I've worked for a wide variety of companies, in a number of industries, both government-contracted and private sector, and am familiar with many more through acquaintances and peers. I have never seen any evidence that the bureaucracy of the government is more efficient than the private sector at anything. It simply comes down to the impetus to produce and perform. The need to be efficient and produce results in systems, processes, methods, and practices which facilitate this. The specific end goal is mostly irrelevant.

The government and private sector cultures are vastly different, and attract very different types of people. Not everyone working for the government is an idiot or lazy, but I've seen that most people who have more skills, knowledge, and motivation, almost always tend to gravitate toward the more challenging, greater risk-reward world of private companies.
 

dust1n

Zindīq
You were implying that I didn't understand what you meant by sacrifice by suggesting I was speaking of animal sacrifice. I fully understand what you mean.

Was just making sure we were on the same page. Sacrifice is mostly associated with divinity, and I just wanted to make sure we were talking about that.



Charity is understood as the giving of money, food, or other resources to those who are in need. There has never been any connection to that giving having to be a personal sacrifice of any kind for it to be truly charitible. This is an addition of your own making.

How can you give money, food or other resources without sacrificing money, food or other resources?


I don't know that I agree with that statement, but I don't have any statistics to deny it either.

You don't need statistics to deny an absurd, unbacked claim. It's not your job, too. My overall point is that the claim is ridiculous because it discounts anything that isn't a tax-written donation, which is no where the entirity of 'charity' is. Furthermore, the guy uses the overall donations of 'red' and 'blue' states, so, with no way of actually knowing, it's jsut as possible that all the democrats in the red states actually donated a **** ton, which made the 'red' states seem larger.



Ok, I'm asking. What the hell are you talking about? I don't understand a word you said there.

Oh well.

And why is Rick's understanding of Charity sad considering yours is a unique understanding only used by yourself. And why mention me in relation to Rick's idea of charity when the two of us rarely agree even though we are mostly civil about it?
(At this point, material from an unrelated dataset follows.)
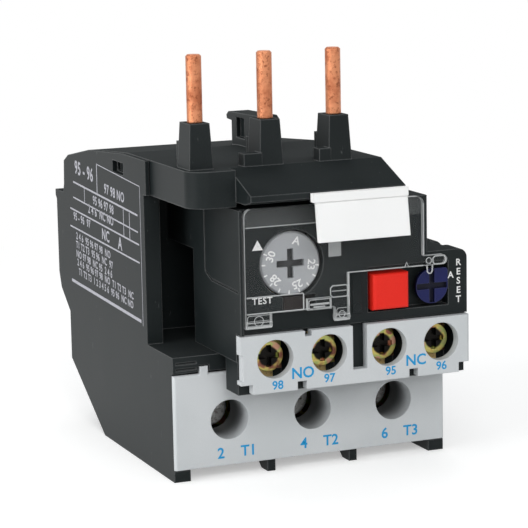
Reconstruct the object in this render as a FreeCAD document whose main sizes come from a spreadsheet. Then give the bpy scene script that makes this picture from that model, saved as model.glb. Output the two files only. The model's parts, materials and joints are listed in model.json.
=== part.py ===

I just explained why his narrow picturing of charity is sad. And my idea isn't unique or alone...

Luke 21:1-4 esv

Jesus looked up and saw the rich putting their gifts into the offering box, and he saw a poor widow put in two small copper coins. And he said, “Truly, I tell you, this poor widow has put in more than all of them. For they all contributed out of their abundance, but she out of her poverty put in all she had to live on.”
 

dust1n

Zindīq
I can think of a few.

If your wit was half as entertaining as you seem to think it is at times, you wouldn't be wasting it through such a pointless medium. All I did was ask for data.. if you can't provide it, than I can't just take your assessment as truth. No doubt there is inefficiencies in government. Ten times the inefficientcy in most situations? Pretty big statement. And I didn't defy anything in the firstplace because you aren't a known authority on the subject (or if you are, I don't know this). Any costs saved anyways aren't necessarily a sign of better efficiency.